[Rows from an object dataset]
=-=-=

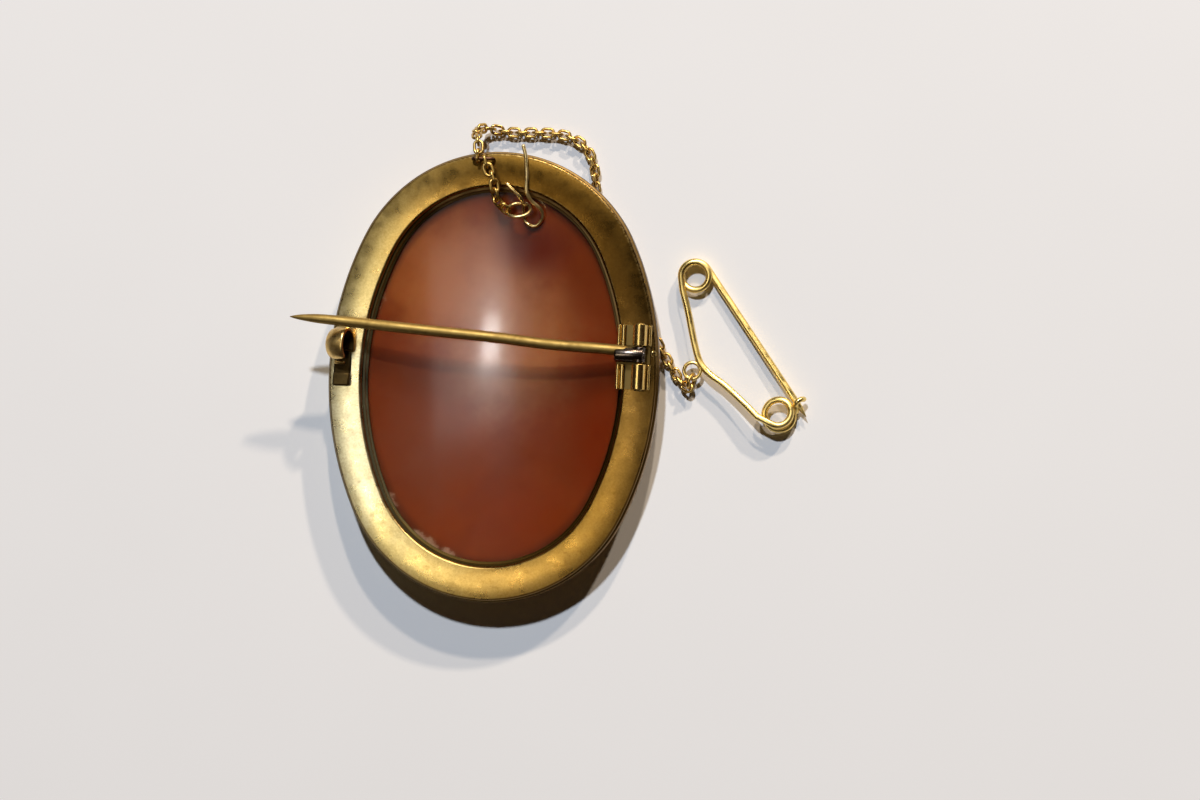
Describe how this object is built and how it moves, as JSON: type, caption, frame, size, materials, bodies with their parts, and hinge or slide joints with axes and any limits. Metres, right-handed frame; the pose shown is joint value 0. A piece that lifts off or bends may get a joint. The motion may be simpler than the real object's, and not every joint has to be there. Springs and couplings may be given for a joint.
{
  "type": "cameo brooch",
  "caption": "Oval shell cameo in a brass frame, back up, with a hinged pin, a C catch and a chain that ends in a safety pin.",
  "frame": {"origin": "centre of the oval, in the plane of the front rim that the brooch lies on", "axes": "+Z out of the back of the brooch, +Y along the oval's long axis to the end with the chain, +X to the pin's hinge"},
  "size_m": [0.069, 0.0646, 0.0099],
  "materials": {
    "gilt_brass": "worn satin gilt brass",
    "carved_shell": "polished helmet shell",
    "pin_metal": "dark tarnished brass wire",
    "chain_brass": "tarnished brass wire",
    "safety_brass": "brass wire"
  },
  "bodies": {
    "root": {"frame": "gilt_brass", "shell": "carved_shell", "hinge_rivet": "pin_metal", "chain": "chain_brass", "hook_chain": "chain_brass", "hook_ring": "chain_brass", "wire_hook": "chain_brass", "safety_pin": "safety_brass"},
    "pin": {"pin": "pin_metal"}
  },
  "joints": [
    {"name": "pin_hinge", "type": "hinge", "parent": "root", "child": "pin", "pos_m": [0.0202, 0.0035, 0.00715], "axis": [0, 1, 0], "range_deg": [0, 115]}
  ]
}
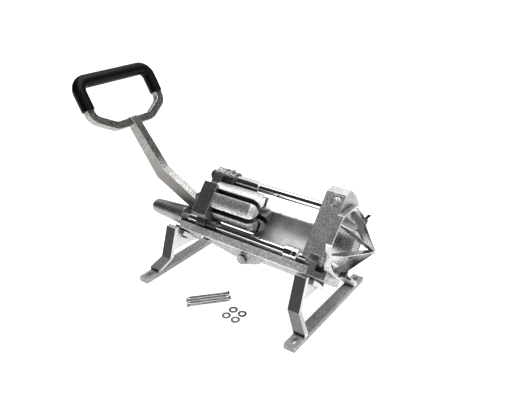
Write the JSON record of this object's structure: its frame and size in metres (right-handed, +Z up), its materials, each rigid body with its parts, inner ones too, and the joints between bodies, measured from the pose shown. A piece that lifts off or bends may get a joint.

=-=-=

Challenge: Reproduce the records word for word.

Response to this task:
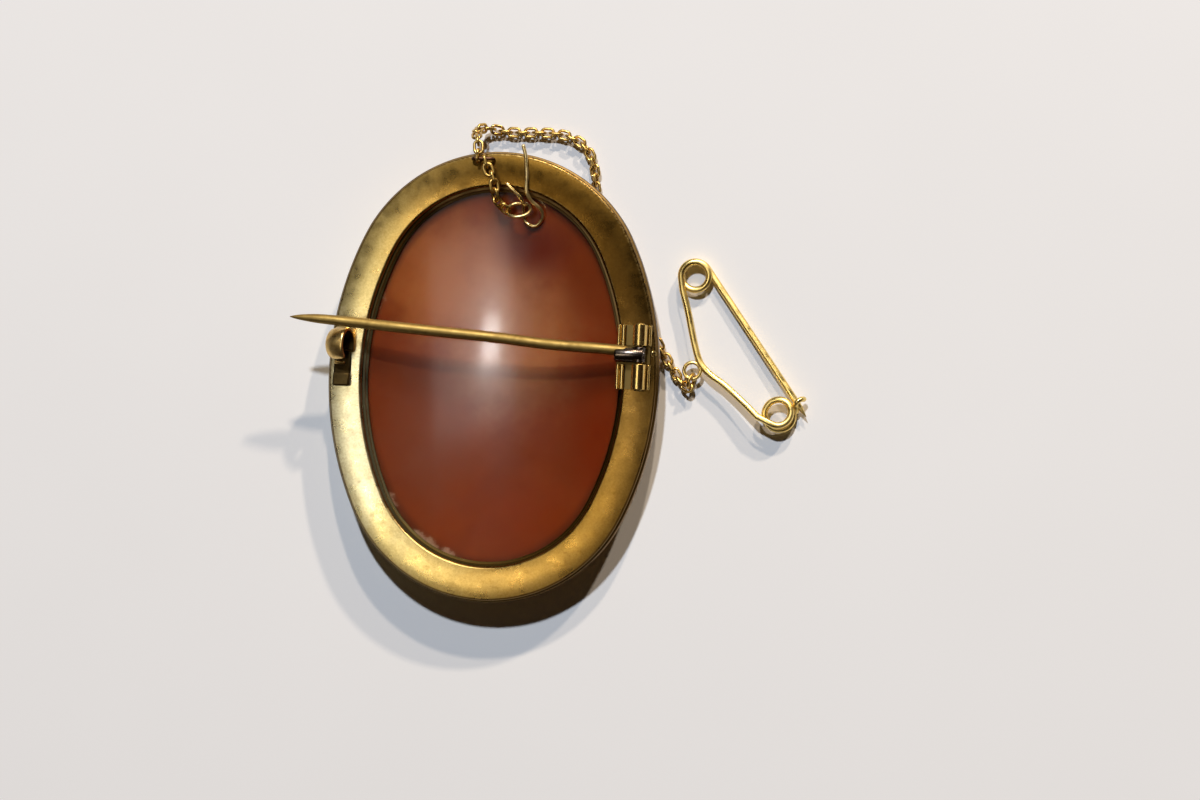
Describe how this object is built and how it moves, as JSON: type, caption, frame, size, materials, bodies with their parts, and hinge or slide joints with axes and any limits. Metres, right-handed frame; the pose shown is joint value 0. A piece that lifts off or bends may get a joint. The motion may be simpler than the real object's, and not every joint has to be there. Springs and couplings may be given for a joint.
{
  "type": "cameo brooch",
  "caption": "Oval shell cameo in a brass frame, back up, with a hinged pin, a C catch and a chain that ends in a safety pin.",
  "frame": {"origin": "centre of the oval, in the plane of the front rim that the brooch lies on", "axes": "+Z out of the back of the brooch, +Y along the oval's long axis to the end with the chain, +X to the pin's hinge"},
  "size_m": [0.069, 0.0646, 0.0099],
  "materials": {
    "gilt_brass": "worn satin gilt brass",
    "carved_shell": "polished helmet shell",
    "pin_metal": "dark tarnished brass wire",
    "chain_brass": "tarnished brass wire",
    "safety_brass": "brass wire"
  },
  "bodies": {
    "root": {"frame": "gilt_brass", "shell": "carved_shell", "hinge_rivet": "pin_metal", "chain": "chain_brass", "hook_chain": "chain_brass", "hook_ring": "chain_brass", "wire_hook": "chain_brass", "safety_pin": "safety_brass"},
    "pin": {"pin": "pin_metal"}
  },
  "joints": [
    {"name": "pin_hinge", "type": "hinge", "parent": "root", "child": "pin", "pos_m": [0.0202, 0.0035, 0.00715], "axis": [0, 1, 0], "range_deg": [0, 115]}
  ]
}
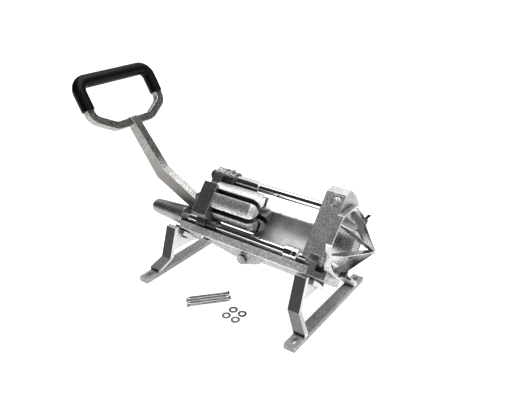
Write the JSON record of this object's structure: its frame and size in metres (right-handed, +Z up), its materials, each rigid body with its parts, inner ones too, and the joints between bodies, measured from the pose shown. A piece that lifts off or bends may get a joint.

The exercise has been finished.